Week 1: tech intro: thinking about computer security

  • Presenter: Keunwoo
  • Topics:
    • What is this course about, and why are we here?
    • Basic security concepts (threat models, cost/safety tradeoffs)
    • Fundamental computing technology topics: operating systems, programming systems.
  • Pre-reading: none; Keunwoo will present slides.
  • Post-reading: Lessig, Code and Other Laws of Cyberspace, ch. 7

Week 2: tech intro: software quality and security

  • Presenter: Keunwoo?
  • Topics: what is software quality? how do people measure it? how does this apply to security?
  • Reading: Schneier, Secrets and Lies ch. 8-10?

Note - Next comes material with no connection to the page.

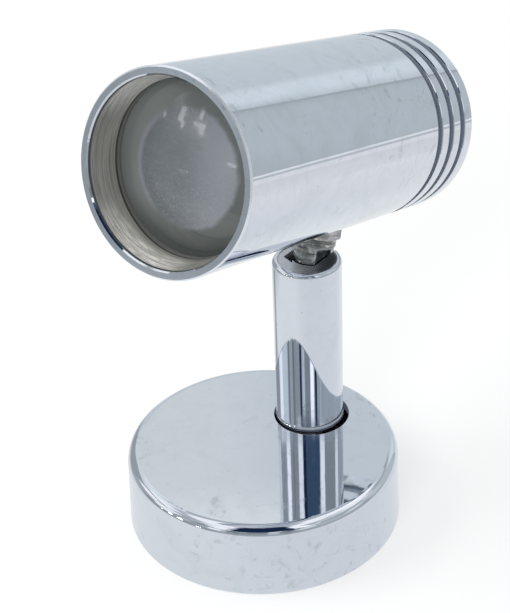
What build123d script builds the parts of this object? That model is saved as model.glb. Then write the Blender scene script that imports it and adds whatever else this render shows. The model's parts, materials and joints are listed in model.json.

Week 3: technical aspects of improving computer systems

  • Presenter: Keunwoo?
  • Topics: technologies that can improve computer systems: languages; analysis tools; testing; runtime systems/operating systems; ad hoc technical measures; software development methodologies
  • Reading:

Week 4: law intro: contracts & torts

  • Presenter: Ben

Week 5: law intro: economic legal philosophy

  • Presenter: Ben?

Week 6: vendor liability

  • Presenter: ?

Week 7: certification processes: products, processes, people

  • Presenter: ?

Week 8: market failures in economics of software, and legal approaches (tentative topic)

  • Presenter: ?

Week 9: criminal law approaches?

  • Presenter: ?

Week 10: public policy approaches

  • Presenter: ?
  • Readings: Lazowska lecture

Past courses to mine for useful content

Floating readings

These are readings that haven't been matched to a date yet.

Other notes

Technical discussion We'd want to start off with a briefing/discussion on the technical issues, led by a computer scientist volunteer or one of us. This means talking about the trouble computer scientists have a) writing secure software and b) determining whether a piece of software is secure. Questions to be discussed and explained would be:

  • Why is writing secure software so hard? (software is complex, tiny vulnerabilities in seas of code millions of lines long)
  • Computer scientists can't tell for sure whether their software is secure for anything more than the tiniest programs. So what CAN we do to evaluate how secure a piece of software is? What proxies for security do we measure (SE practices, performance on static analysis tests, security features in the spec)? This is necessary to cover, I'd think, for any discussion of legal liability--i.e., how do we assign blame for bad software--well, we can see if the vendor did everything he could to try to verify his software was secure.

Legal discussion Led by Ben/lawyer in the room:

  • What is tort?
  • Does it apply to software? Why not?
  • What about in the future, as Ben said, as more devices go online?

Other tactics for improving software

  • Policy solution: Should the gov't or other body license software engineers? Would that improve software quality?
  • Market solution: Would creating an independent lab to evaluate software security help the consumer overcome the problem of "I want to buy secure software but I have no idea how to tell what software products are secure"? If ratings by a lab would get the consumer to buy the relatively more secure stuff, this would incentivize companies to provide it.


Readings and speakers (if we want them) TBD

  • David Notkin might be convinced to explain problems with software security
  • possible literature from the Cylab, CMU, law review articles (need to investigate)
  • Schneier. Secrets and Lies, Digital Security in a Networked World
  • chapter on security in Aspray, IT and Public Policy
  • any notes/video from Ed L's IT/public policy class

How many days worth of class is this? One for technical, one for legal, one for discussion? Perhaps on the 3rd day we could assign people to think about how they would improve software security given what they learned about law and tech.